USFWS contractor Hydra Engineering and its local subcontractors broke ground on the first tier of improvements in July 2019.
Workers had up to two years after the new agreement was signed to finish the 10 projects.
Palmer said USFWS decided to start early, before the contracts were signed, because it already had support from its property partners.
“By that point, were were confident it would be signed,” she said, “and, in good faith, we moved forward with construction and it all worked out.”
After purchasing either a day-long ticket or annual pass from Crystal River’s Three Sisters Springs Center, city-trolley riders, walkers, cyclists and vehicles transporting people with mobility disabilities can enter the refuge through its entrance at 601 Three Sisters Springs Trail.
For information about how to buy a ticket into Three Sisters Springs, visit threesistersspringsvisitor.org.
A fresh fee booth in the center of a planted roundabout greets guests at the property’s new gateway, which replaced an old booth people couldn’t drive close to for information.
Nearby the main road, a nature trail of flattened limestone weaves around the wetlands the water district (SWFWMD) restored in February 2015 to attract over a 100 native bird species.
USFWS improved just over a mile of the property’s existing trails with better surfaces and markers, leaving roughly a half-mile of original pathways, Palmer said.
Bird houses, plantings and interpretive panels to educate passersby also line the pathways.
Workers shifted the trail neighboring the property’s western shores with Magnolia Springs to the east, allowing for USFWS to add a 50-foot buffer of native vegetation in between.
However, Palmer said, the plantings and USFWS’ installation of two manatee-viewing platforms along the waters edge are on hold until SWFWMD restores the shoreline.
SWFWMD spokeswoman Susanna Martinez Tarokh said the water district expects to finish designing in spring 2021 how it plans to restore 3,100 feet of shoreline around the property.
Shoreline restoration would begin in the three annual phases, starting in the springs of 2023, 2024 and 2025, Tarokh said.
SWFWMD completed a similar endeavor in early 2017 within the springs, reinforcing roughly 1,100 feet of shoreline.
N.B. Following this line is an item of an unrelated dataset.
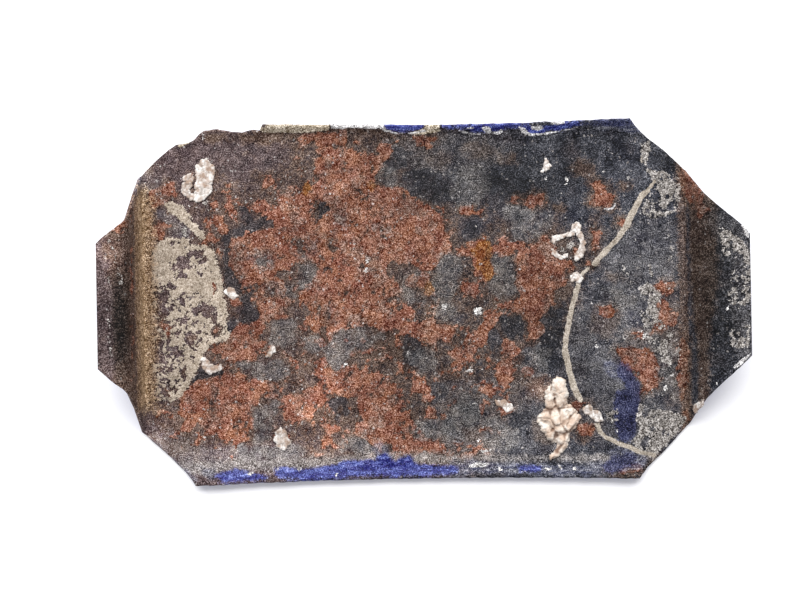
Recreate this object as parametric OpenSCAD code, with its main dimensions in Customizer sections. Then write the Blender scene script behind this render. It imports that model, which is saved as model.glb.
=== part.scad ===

Palmer said the wildlife service added another quarter-mile path from the entrance to the quarter-mile boardwalk, which loops around the three pools of spring water.
This route in between Lake Crystal and the wetlands gives staff and visitors quicker access to the boardwalk overlooking the habitat and manatees relaxing in warm water.
Crews replaced the dusty limestone lot, where the city’s trolley would unload guests, with a paved loop around a to-be-landscaped center. The old fee booth also sits nearby, retrofitted as a staffroom for USFWS volunteers.
USFWS contributed roughly $1 million in previously-allocated funds to pay for the first round of projects.
Crystal River also entered into a $600,000 grant agreement with the Florida Department of Transportation to help pay for paving the main road, two parking lots and extending utilities to the new restroom.
“We all contributed in some way or another,” Palmer said.
Palmer said tier two and three projects won’t start until funding is available and/or when SWFWMD finishes restoring shorelines.
Tier two improvements, which must be constructed within 8 years of the contract signing, include: an outdoor education facility, a observation stage over the wetland, piers on Lake Crystal, a weather shelter and 34 acres of native plants.
Tier three projects include building littoral zones in Lake Crystal and a child's nature trail.
Crystal River officials and Palmer continue to meet as a Three Sisters Springs working group to make sure both the city and USFWS are following through on the recent management agreement.
Pat Fitzpatrick, the appointed city councilman on the group, said July 27, 2020, he and City Manager Ken Frink plan to meet with Palmer on Friday, July 31, to get an update on the projects.
Fitzpatrick said they’ll also be addressing the issues of visiting kayakers crowding the springs and its canal run entrance to spot manatees.
“Our tourism is — well, just be careful what you wish for,” he said about the influx of guests into the property. “It’s big.”